Repeatedly in recent years, we have seen the naivety and entitlement of many people in Europe, who seem to presume, despite the horrors of living memory, that we have a right to expect that nothing bad can happen to us.

Russian contempt

UK prime minister Boris Johnson drawlingly told a parliament committee in November that "the old concepts of fighting big tank battles on the European landmass ... are over".

Johnson should have known from his Brexit campaign that there are other motivations apart from economic rationale. The Russian regime flaunted its contempt towards the limits of the economic sanctions ahead on the eve of its invasion of Ukraine.

"We understood long ago that this is the only tool the West has," foreign ministry spokeswoman Maria Zakharova told the BBC.

Taoiseach Micheál Martin suggested to journalists that he and his fellow leaders had reckoned with their limitations in Brussels this week. An assumption that others will behave rationally is a “fundamental vulnerability of democracies”, he reflected.

But many democracies were in fact all along sounding the alarm.

The EU countries that border Russia and were once ruled by Moscow, and who know it best, were for years disparaged in the rest of the bloc as paranoid for their watchfulness towards Vladimir Putin.
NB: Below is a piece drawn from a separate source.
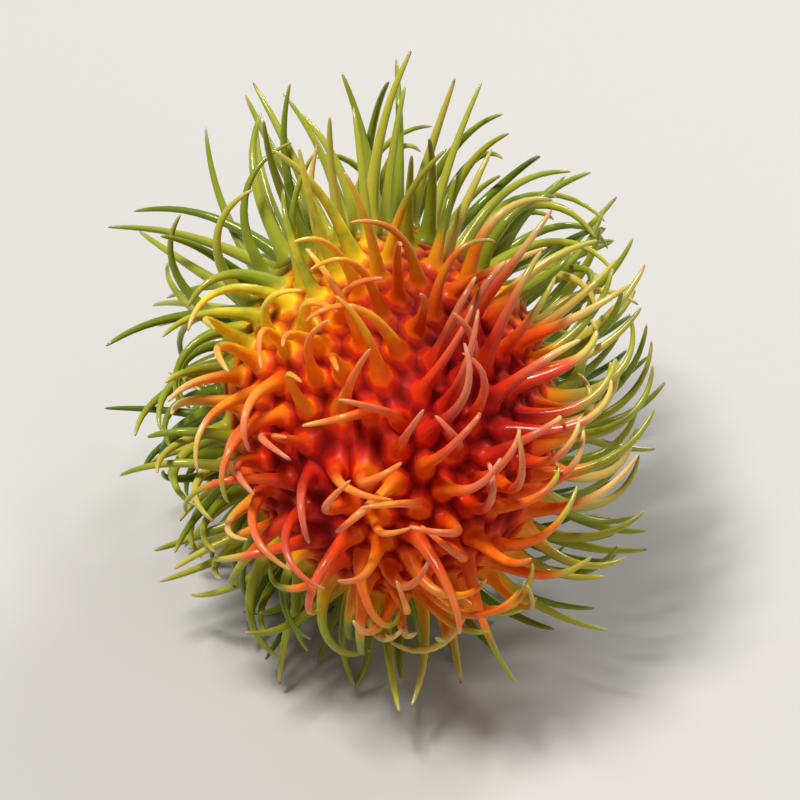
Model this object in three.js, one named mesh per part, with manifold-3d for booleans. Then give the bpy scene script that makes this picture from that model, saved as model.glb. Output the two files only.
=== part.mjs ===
// A rambutan as picked, lying on its side: an egg-shaped fruit whose leathery rind has grown into soft curved
// spines, with the short stub of its stalk at the far end. Its weight has bent the spines under it flat, and
// it rests on them.
// Millimetres. +Z is up, +Y runs along the fruit to its stalk end, and z = 0 is the surface that it lies on.
import * as THREE from "three";
import { ConvexHull } from "three/addons/math/ConvexHull.js";
import { mergeVertices } from "three/addons/utils/BufferGeometryUtils.js";
import Module from "manifold-3d";

const wasm = await Module();
wasm.setup();

// The body, without its spines.
const BODY_LENGTH = 47;
const BODY_WIDTH = 38;
const BODY_HEIGHT = 37;
const STALK_END_WIDER = 0.05; // share by which the stalk end is wider than the middle
const DIMPLE_DEPTH = 1.6; // the hollow in which the stalk stands
const DIMPLE_RADIUS = 5;
const STANDOFF = 4.5; // from the surface up to the body's lowest point
const BODY_X = -0.28; // the body's middle, from the middle of the footprint of all the spines
const BODY_Y = -3.98;

// Where the spines stand.
const SPINES = 375; // places on the whole body, of which some stay bare
const GOLDEN_ANGLE = Math.PI * (3 - Math.sqrt(5));
const PLACE_JITTER = 0.03; // share of the body's half width, either way
const LEAST_APART = 2.8; // a place nearer than this to one before it stays bare
const BARE_RADIUS = 4.4; // round the stalk
const BARE_CORNERS = 8; // of the ring of plain skin round the stalk
const BARE_CORNERS_RADIUS = 2.4;

// A spine's size.
const SPINE_LENGTH = 14;
const LENGTH_SPREAD = 0.2; // share of the length, either way
const STALK_END_LONGER = 0.5; // share by which the spines at the stalk end are longer
const LONGER_FROM = 0.2; // where this starts, from the middle to the stalk end
const LONGER_TO = 0.9;
const ROOT_RADIUS = 0.95;
const TIP_RADIUS = 0.18;
const FOOT_WIDER = 0.25; // share by which a spine's foot is wider still
const FOOT_HEIGHT = 1 / 14; // share of the length in which most of the foot's extra width is gone
const SHOULDER = 0.37; // share of the root's radius that is lost over the lower part of the spine
const SHOULDER_HEIGHT = 0.2;
const TAPER_POWER = 0.75;

// How a spine leans and curls. Angles are in radians.
const SWIRL_ACROSS = { turn: 2.1, waves: 2.7, phase: 1.1 }; // how the way of the curl changes across the body
const SWIRL_UP = { turn: 1.7, waves: 3.1, phase: 2.3 }; // and up it
const TURN_SPREAD = 2.2;
const LEAN = 0.34; // slope at which a spine leaves the skin
const LEAN_SPREAD = 0.24;
const LEAN_TURN_SPREAD = 1.4;
const CURL = 0.5; // share of half a turn that the whole spine bends through
const CURL_SPREAD = 0.32;
const CURL_POWER = 1.45; // most of the bend is near the tip
const HOOKED = 0.4; // share by which the spines of the blossom end curl more
const HOOKED_FROM = 0.5; // where this starts, from the middle to the blossom end
const HOOKED_TO = 0.9;
const TUFT = new THREE.Vector3(-0.05, 0.57, 0.82); // the middle of a tuft of straighter spines
const TUFT_STRAIGHTER = 0.65;
const TUFT_FROM = 0.75; // how far towards the middle of the tuft this starts
const TUFT_TO = 0.94;
const CAP = new THREE.Vector3(-0.13, -0.62, 0.77); // the middle of the ripe cap, whose spines bend later
const CAP_LATER = 1.3; // added to the power of the curl
const CAP_FROM = 0.5; // how far towards the middle of the cap this starts
const CAP_TO = 0.9;
const COMBED = [ // towards each place more of the curl turns one way, up to the share given
  { at: new THREE.Vector3(1, 0, 0), way: new THREE.Vector3(0.78, 0.36, 0.51), share: 0.85 },
  { at: new THREE.Vector3(-1, 0, 0), way: new THREE.Vector3(-0.12, -0.68, -0.72), share: 0.5 },
  { at: new THREE.Vector3(0, 0.8, 0.6), way: new THREE.Vector3(0.98, -0.17, 0), share: 0.3 },
];
const COMBED_FROM = 0.05; // how far towards each place this starts
const COMBED_TO = 0.75;
const UNDER_FROM = 0.35; // how steeply down the skin faces where the spines start to splay under the weight
const UNDER_TO = 0.95;
const SPLAY = 1.1;
const SPLAYED_STRAIGHTER = 0.6;
const PRESSED_SHARE = 0.3; // height of a pressed spine's middle, as a share of its radius beyond the tip's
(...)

Ireland is a proudly peaceful country with good reasons for being that way. But we shouldn't shield ourselves from reality

All this week I have heard repeat in my mind a remark made to me on a reporting trip in 2017, by an Estonian dental saleswoman who trained on weekends as a volunteer in her country’s paramilitary reserves.

Kitted out with her rifle and snow fatigues in the forests bordering Russia, Marju Prosin told me in her Nordic tinkle: “We have to be ready for who wants to come and take our little country.”

Ireland is a proudly peaceful country with good reasons for being that way. But we shouldn't shield ourselves from reality. That luxury has passed.

"Europe was never going to go to war with Russia," foreign minister Simon Coveney said in Brussels this week.

It would be nice if people who don’t want a war could simply choose not to have one. As war survivors know, war sometimes chooses you.